In the records that follow, the lines from the one containing "Write part 2" to the one containing "return lofted([[Vector((r *", inclusive, are to be given again exactly.
[START OF Stored rows]
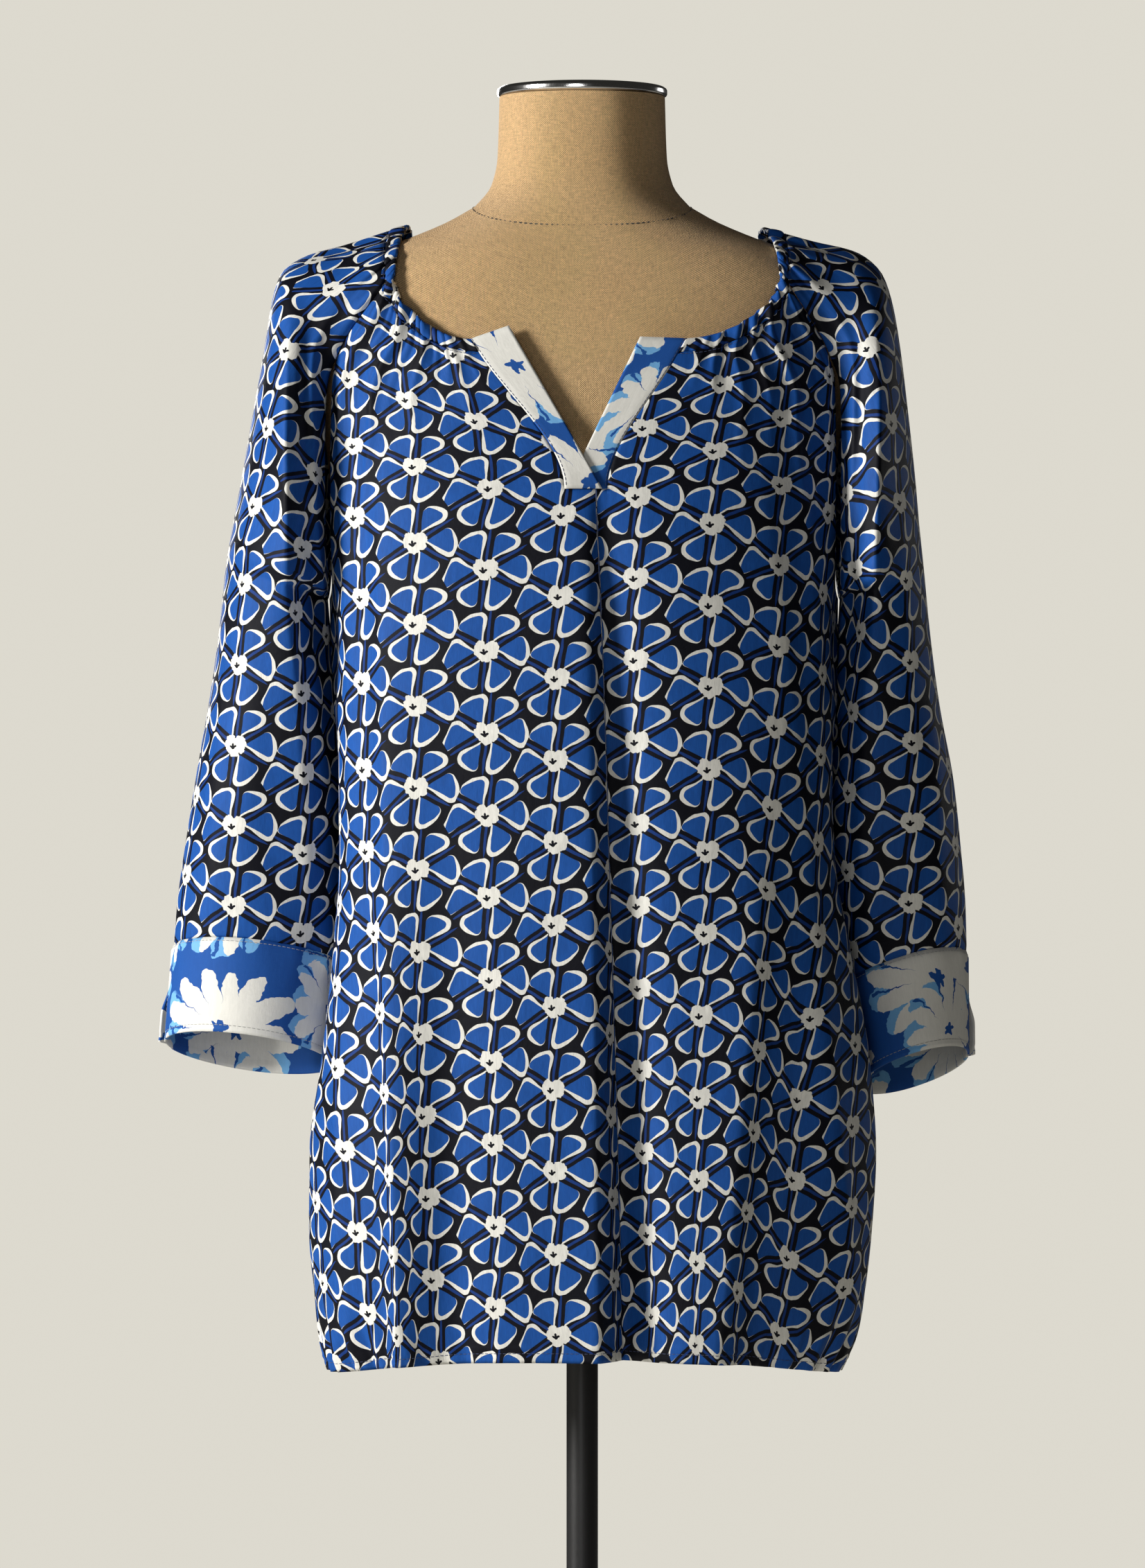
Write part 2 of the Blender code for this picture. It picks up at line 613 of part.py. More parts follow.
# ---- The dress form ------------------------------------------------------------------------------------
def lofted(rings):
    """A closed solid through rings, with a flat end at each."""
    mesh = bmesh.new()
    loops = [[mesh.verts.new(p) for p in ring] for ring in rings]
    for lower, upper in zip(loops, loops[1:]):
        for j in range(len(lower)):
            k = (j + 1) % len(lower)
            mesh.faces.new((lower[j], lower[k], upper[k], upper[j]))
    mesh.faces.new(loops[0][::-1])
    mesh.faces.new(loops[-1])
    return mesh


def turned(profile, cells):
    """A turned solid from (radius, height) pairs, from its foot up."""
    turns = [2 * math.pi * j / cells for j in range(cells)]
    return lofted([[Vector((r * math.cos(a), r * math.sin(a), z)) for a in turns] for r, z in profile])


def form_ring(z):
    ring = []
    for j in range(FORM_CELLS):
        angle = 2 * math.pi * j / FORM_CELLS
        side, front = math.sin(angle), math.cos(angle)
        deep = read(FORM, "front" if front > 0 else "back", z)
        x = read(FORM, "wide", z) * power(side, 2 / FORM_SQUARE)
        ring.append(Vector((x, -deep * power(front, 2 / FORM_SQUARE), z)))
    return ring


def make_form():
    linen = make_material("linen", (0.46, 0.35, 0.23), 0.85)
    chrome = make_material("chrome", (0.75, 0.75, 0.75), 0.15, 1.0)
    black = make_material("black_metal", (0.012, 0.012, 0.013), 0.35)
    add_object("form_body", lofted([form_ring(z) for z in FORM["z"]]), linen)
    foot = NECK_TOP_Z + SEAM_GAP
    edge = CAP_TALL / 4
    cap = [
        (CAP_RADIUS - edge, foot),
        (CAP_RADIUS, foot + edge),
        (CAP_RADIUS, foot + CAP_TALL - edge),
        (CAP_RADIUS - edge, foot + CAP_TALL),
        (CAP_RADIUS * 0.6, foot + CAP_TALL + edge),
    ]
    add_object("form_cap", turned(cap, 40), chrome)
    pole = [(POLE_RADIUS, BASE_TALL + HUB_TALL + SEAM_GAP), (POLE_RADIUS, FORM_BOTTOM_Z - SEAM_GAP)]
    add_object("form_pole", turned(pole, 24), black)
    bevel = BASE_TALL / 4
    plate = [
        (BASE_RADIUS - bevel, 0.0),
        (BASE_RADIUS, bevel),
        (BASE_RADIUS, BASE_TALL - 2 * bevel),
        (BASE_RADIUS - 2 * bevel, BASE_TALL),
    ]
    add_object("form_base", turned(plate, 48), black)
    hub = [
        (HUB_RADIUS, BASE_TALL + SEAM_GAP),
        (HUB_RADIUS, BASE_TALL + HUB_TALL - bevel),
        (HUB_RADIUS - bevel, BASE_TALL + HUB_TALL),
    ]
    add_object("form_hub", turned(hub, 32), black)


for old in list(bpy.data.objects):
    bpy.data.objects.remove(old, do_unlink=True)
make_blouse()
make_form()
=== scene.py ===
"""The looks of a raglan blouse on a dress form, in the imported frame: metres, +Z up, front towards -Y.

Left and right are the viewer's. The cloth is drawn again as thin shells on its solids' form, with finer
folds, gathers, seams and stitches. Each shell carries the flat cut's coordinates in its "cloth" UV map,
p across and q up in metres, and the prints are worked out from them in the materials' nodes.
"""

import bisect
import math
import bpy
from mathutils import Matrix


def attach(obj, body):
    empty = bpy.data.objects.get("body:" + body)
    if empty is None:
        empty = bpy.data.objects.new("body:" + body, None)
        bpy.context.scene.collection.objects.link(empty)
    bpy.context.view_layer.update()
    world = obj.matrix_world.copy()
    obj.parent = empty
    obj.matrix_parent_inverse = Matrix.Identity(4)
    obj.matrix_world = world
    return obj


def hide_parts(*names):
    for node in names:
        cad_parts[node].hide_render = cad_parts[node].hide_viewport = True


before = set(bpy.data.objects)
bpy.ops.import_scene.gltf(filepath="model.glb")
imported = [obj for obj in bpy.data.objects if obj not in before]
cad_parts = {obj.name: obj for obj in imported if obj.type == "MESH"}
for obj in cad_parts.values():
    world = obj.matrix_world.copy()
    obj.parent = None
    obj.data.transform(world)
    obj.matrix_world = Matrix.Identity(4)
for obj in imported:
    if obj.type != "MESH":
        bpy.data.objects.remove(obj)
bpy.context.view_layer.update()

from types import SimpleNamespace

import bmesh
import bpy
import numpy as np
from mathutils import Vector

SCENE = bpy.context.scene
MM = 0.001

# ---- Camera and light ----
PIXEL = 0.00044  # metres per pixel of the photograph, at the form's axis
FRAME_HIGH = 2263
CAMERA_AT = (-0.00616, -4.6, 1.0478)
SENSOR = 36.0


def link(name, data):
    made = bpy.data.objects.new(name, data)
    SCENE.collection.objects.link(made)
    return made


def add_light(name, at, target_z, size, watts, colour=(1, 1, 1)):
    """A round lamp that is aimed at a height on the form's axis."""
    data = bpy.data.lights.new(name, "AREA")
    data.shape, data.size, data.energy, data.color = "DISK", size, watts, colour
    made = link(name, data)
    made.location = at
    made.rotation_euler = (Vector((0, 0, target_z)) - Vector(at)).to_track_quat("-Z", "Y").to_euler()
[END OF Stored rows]
[START OF Stored rows]
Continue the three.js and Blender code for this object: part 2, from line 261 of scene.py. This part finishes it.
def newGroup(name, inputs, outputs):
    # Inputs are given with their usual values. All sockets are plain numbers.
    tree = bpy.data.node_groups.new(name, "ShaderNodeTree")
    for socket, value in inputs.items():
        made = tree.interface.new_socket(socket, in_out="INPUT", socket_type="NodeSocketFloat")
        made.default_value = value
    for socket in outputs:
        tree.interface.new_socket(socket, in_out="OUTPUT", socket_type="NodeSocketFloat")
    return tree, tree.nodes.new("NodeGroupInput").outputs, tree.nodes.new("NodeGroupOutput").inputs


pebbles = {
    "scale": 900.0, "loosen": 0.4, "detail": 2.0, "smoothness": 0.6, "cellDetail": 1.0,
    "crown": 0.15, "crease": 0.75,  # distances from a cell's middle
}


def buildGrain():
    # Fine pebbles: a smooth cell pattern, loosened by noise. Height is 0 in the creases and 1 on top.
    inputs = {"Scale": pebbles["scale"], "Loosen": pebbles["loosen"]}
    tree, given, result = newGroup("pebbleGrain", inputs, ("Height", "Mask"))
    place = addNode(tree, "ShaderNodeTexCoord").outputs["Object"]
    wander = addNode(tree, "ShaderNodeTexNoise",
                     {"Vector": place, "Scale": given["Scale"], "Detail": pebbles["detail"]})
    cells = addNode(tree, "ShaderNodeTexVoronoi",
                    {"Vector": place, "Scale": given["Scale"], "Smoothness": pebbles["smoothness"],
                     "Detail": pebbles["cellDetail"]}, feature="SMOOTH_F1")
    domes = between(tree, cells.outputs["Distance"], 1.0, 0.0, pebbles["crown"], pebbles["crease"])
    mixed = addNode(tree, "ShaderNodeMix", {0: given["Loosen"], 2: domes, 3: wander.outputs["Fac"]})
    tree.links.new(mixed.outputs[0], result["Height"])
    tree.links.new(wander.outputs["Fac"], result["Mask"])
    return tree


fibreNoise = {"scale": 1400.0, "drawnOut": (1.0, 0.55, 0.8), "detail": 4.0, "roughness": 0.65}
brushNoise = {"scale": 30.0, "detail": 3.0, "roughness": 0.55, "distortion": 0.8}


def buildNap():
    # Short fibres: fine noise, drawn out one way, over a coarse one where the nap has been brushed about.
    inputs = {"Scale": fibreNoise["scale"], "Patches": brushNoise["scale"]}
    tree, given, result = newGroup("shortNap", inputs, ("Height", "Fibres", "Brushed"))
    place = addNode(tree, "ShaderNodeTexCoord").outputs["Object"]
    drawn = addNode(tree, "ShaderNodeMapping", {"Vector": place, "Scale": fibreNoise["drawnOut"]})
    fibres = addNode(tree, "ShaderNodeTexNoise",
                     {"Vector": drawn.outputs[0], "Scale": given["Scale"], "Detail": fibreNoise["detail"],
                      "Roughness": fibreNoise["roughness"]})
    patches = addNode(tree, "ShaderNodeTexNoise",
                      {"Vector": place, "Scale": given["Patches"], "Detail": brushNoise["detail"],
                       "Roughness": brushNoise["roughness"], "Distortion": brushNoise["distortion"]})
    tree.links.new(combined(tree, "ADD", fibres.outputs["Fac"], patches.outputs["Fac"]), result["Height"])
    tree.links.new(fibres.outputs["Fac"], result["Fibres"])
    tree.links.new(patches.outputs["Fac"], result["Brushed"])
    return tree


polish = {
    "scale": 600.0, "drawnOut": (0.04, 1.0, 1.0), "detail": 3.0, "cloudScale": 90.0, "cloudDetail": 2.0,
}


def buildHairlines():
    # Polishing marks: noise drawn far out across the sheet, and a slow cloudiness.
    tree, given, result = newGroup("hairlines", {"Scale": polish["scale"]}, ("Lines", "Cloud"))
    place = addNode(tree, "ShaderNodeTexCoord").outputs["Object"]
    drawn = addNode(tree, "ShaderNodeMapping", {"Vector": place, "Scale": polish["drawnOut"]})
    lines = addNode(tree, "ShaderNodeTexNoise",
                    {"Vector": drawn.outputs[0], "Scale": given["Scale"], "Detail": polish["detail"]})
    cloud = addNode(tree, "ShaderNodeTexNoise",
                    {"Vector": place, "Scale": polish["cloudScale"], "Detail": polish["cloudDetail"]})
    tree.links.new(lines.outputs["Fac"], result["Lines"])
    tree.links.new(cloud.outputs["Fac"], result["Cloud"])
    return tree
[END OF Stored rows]
## Answer to this problem:
Write part 2 of the Blender code for this picture. It picks up at line 613 of part.py. More parts follow.
# ---- The dress form ------------------------------------------------------------------------------------
def lofted(rings):
    """A closed solid through rings, with a flat end at each."""
    mesh = bmesh.new()
    loops = [[mesh.verts.new(p) for p in ring] for ring in rings]
    for lower, upper in zip(loops, loops[1:]):
        for j in range(len(lower)):
            k = (j + 1) % len(lower)
            mesh.faces.new((lower[j], lower[k], upper[k], upper[j]))
    mesh.faces.new(loops[0][::-1])
    mesh.faces.new(loops[-1])
    return mesh


def turned(profile, cells):
    """A turned solid from (radius, height) pairs, from its foot up."""
    turns = [2 * math.pi * j / cells for j in range(cells)]
    return lofted([[Vector((r * math.cos(a), r * math.sin(a), z)) for a in turns] for r, z in profile])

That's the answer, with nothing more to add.